たしかに、一朝一夕にはどうにもならない部分も多いと思います。わたしもまだまだ着こなせてはいませんが、着物を着始めた頃は池波正太郎先生の『男の作法』などを繰り返し読んで勉強したものです。歌舞伎役者とか落語家の人の着物の着方や歩き方を見て勉強したりもしています。よく、細身の人は和服は似合わないとかいう人がいますが、そんなことはないでしょう。私は体重55kg程度しかありませんけど、着慣れてくると、同じ茶道教室の方から、綺麗に着られるようになったねとか、板についてきたねと言われるようになりました(お世辞かもしれませんが)。落語家なら柳亭小痴楽さんなんかは細身でも本当に格好よく着られています。そもそも昔の人はどんな体型でも着物を着こなしていた訳ですから、体型がどうであっても着られない事なんてないんです。慣れてくれば、上手く着られるようになります。

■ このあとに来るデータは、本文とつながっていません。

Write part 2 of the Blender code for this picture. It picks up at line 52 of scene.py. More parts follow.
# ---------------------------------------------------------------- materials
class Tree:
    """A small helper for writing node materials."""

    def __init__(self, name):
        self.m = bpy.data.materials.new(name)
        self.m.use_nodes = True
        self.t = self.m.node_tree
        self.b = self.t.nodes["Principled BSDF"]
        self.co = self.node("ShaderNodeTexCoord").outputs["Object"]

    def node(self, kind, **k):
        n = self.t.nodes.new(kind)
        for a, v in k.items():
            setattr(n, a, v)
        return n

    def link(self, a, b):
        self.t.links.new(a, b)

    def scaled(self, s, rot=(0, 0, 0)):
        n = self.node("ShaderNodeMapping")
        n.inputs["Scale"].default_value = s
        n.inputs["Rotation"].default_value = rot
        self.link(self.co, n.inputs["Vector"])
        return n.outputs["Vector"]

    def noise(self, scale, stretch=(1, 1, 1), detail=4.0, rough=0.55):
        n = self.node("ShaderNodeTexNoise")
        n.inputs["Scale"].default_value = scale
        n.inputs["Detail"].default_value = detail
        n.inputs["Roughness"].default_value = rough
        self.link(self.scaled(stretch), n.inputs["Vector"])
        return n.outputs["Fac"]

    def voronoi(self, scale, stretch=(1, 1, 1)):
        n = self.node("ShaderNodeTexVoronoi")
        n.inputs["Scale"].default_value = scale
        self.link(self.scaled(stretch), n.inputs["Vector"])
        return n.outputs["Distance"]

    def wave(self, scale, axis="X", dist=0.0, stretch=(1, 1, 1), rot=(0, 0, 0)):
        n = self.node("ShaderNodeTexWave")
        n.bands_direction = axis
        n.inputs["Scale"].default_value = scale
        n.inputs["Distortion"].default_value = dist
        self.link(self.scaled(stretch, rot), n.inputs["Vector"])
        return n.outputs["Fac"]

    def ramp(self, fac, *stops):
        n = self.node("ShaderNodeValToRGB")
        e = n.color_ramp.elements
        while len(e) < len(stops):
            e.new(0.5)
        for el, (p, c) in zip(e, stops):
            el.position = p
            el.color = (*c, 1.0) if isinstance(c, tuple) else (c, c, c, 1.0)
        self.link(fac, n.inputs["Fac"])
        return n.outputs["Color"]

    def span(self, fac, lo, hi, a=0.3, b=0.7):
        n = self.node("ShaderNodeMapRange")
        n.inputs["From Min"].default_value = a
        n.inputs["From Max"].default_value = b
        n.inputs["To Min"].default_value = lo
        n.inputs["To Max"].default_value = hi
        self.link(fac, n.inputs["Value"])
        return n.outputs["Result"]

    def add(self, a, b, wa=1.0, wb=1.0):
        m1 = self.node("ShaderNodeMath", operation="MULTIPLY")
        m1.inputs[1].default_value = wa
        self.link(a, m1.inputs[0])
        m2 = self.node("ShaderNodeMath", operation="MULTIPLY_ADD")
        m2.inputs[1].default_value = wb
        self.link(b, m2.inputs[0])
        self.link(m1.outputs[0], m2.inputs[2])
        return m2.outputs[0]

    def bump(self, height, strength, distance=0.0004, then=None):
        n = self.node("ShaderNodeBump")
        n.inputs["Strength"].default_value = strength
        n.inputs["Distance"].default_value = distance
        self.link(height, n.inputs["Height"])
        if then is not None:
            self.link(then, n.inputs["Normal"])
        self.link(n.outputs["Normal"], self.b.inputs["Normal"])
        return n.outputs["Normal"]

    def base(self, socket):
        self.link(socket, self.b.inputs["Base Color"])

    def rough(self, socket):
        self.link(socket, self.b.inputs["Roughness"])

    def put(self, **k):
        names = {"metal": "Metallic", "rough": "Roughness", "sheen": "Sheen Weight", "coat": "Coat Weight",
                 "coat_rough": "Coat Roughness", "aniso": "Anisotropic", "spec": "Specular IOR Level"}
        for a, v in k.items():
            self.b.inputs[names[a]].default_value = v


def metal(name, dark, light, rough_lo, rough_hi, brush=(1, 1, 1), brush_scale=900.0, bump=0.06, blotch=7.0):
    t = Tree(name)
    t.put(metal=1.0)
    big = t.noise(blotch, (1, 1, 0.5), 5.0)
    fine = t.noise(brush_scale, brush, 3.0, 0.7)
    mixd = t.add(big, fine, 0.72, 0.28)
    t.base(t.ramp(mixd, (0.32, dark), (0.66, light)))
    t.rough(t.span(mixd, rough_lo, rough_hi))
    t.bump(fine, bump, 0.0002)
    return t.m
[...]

花火大会や夏祭りで浴衣を着てみたら、つぎは勇気を出して、普段着として使ってみてください。家の中で晩酌するだけでも雰囲気があって楽しいですし、近所の赤提灯に一杯引っかけにいってもいいでしょう。浴衣で女子会や男呑みもいいですね。そのへんをぶらぶら散歩するだけの夕涼みもいいと思います。そのうちに浴衣になれてきて上手く着られるようになってくるし、楽しくなってくるはずです。そうしたらぜひ、浴衣だけではなく、着物にもチャレンジしてみてくださいね。せっかく日本には着物の文化があるんですから、楽しみましょう。